▸ **SUPPLIED MATERIAL**:
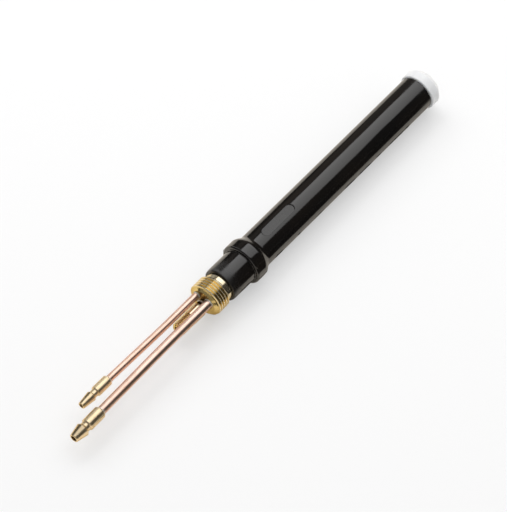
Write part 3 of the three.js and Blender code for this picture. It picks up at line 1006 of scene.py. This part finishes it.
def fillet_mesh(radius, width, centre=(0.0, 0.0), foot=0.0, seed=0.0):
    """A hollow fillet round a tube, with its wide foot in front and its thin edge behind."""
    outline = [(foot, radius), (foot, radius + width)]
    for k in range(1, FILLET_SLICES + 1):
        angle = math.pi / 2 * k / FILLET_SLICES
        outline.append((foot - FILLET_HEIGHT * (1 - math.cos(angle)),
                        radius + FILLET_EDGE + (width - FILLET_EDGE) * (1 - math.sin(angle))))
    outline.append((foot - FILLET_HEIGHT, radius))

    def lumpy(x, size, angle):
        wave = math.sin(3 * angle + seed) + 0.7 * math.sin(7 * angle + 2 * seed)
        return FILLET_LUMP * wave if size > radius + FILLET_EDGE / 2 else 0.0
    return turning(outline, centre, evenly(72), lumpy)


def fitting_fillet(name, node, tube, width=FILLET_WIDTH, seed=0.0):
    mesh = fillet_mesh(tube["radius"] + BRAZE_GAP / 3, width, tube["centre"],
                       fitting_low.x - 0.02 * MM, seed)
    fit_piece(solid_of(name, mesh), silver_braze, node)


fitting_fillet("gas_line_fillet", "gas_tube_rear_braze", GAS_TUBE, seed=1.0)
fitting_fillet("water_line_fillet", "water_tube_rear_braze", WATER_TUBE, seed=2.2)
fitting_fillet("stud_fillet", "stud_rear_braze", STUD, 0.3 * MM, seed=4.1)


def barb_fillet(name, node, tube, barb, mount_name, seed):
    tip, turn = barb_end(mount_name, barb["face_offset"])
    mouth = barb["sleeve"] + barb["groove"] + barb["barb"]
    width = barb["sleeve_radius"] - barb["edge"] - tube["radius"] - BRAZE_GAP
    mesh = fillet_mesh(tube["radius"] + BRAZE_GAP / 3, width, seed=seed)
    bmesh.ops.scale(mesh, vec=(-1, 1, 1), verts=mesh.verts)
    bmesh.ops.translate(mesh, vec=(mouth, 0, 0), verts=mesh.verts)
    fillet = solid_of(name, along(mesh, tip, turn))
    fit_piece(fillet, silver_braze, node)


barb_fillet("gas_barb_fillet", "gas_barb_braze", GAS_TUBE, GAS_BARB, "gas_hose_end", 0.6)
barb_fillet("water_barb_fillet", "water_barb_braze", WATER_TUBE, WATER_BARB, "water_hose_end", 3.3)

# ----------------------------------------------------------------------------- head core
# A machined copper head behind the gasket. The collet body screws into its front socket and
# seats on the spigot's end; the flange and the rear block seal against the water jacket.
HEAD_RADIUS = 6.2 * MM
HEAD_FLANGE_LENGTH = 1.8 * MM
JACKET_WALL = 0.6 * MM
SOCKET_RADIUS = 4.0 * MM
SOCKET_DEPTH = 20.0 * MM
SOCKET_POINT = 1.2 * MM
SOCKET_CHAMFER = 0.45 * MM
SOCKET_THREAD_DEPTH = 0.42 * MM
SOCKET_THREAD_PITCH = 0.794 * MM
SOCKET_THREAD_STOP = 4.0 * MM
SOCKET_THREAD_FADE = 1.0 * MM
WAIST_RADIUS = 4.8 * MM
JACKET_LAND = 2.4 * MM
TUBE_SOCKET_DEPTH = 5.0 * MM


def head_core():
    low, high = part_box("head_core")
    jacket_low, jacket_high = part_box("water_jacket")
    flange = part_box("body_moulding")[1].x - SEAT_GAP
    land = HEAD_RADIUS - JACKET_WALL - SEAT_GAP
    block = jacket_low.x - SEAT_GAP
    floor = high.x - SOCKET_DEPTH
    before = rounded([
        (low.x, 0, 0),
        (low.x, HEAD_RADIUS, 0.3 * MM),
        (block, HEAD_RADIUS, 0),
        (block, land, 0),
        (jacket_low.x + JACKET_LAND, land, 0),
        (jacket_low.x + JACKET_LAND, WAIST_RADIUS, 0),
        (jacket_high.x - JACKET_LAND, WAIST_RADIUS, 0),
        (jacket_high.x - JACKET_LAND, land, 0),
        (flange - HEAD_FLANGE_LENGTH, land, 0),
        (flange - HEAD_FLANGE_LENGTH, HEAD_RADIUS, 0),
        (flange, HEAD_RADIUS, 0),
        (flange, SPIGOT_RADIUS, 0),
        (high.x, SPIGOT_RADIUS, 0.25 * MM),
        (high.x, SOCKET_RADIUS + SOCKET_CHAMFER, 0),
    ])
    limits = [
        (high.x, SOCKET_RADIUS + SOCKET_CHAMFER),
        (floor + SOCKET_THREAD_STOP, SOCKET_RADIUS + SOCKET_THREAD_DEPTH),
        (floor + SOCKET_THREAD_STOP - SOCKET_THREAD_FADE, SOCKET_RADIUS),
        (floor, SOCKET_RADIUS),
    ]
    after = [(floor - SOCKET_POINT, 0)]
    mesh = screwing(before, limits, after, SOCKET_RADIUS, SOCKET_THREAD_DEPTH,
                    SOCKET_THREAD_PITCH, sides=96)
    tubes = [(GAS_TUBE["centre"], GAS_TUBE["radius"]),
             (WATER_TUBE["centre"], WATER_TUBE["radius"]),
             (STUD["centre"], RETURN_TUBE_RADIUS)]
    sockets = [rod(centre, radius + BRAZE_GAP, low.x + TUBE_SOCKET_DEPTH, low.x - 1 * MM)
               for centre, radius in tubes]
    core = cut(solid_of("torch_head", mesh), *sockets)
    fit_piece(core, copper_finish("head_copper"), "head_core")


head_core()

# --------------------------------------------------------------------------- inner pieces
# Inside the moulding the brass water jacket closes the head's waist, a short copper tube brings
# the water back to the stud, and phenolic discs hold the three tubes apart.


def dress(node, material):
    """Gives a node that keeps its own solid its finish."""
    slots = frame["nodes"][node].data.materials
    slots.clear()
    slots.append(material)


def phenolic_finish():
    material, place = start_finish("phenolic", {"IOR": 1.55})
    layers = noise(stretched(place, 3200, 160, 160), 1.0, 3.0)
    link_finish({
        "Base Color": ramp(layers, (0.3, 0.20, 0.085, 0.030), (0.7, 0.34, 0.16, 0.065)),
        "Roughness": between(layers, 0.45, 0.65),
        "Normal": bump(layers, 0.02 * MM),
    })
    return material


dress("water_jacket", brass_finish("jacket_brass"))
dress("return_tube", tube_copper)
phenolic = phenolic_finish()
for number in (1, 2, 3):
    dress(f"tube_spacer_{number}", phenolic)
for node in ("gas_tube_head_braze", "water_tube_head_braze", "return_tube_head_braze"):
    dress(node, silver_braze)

▸ **EXERCISE GOAL**:
Reproduce exactly, please, only the lines from the start of the data above to the line that contains "0.3 * MM, seed=4.1)", with both ends kept.

▸ **SOLUTION TO THIS EXERCISE**:
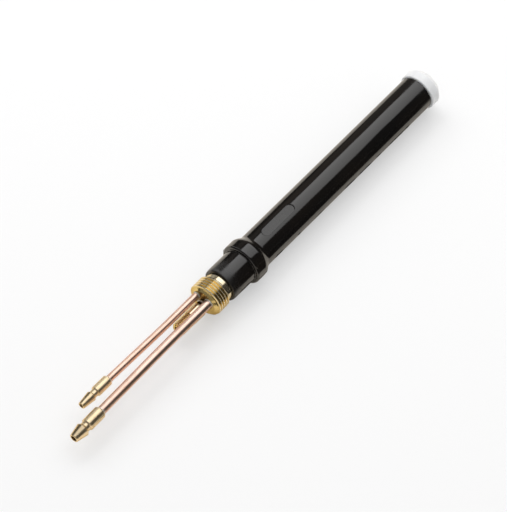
Write part 3 of the three.js and Blender code for this picture. It picks up at line 1006 of scene.py. This part finishes it.
def fillet_mesh(radius, width, centre=(0.0, 0.0), foot=0.0, seed=0.0):
    """A hollow fillet round a tube, with its wide foot in front and its thin edge behind."""
    outline = [(foot, radius), (foot, radius + width)]
    for k in range(1, FILLET_SLICES + 1):
        angle = math.pi / 2 * k / FILLET_SLICES
        outline.append((foot - FILLET_HEIGHT * (1 - math.cos(angle)),
                        radius + FILLET_EDGE + (width - FILLET_EDGE) * (1 - math.sin(angle))))
    outline.append((foot - FILLET_HEIGHT, radius))

    def lumpy(x, size, angle):
        wave = math.sin(3 * angle + seed) + 0.7 * math.sin(7 * angle + 2 * seed)
        return FILLET_LUMP * wave if size > radius + FILLET_EDGE / 2 else 0.0
    return turning(outline, centre, evenly(72), lumpy)


def fitting_fillet(name, node, tube, width=FILLET_WIDTH, seed=0.0):
    mesh = fillet_mesh(tube["radius"] + BRAZE_GAP / 3, width, tube["centre"],
                       fitting_low.x - 0.02 * MM, seed)
    fit_piece(solid_of(name, mesh), silver_braze, node)


fitting_fillet("gas_line_fillet", "gas_tube_rear_braze", GAS_TUBE, seed=1.0)
fitting_fillet("water_line_fillet", "water_tube_rear_braze", WATER_TUBE, seed=2.2)
fitting_fillet("stud_fillet", "stud_rear_braze", STUD, 0.3 * MM, seed=4.1)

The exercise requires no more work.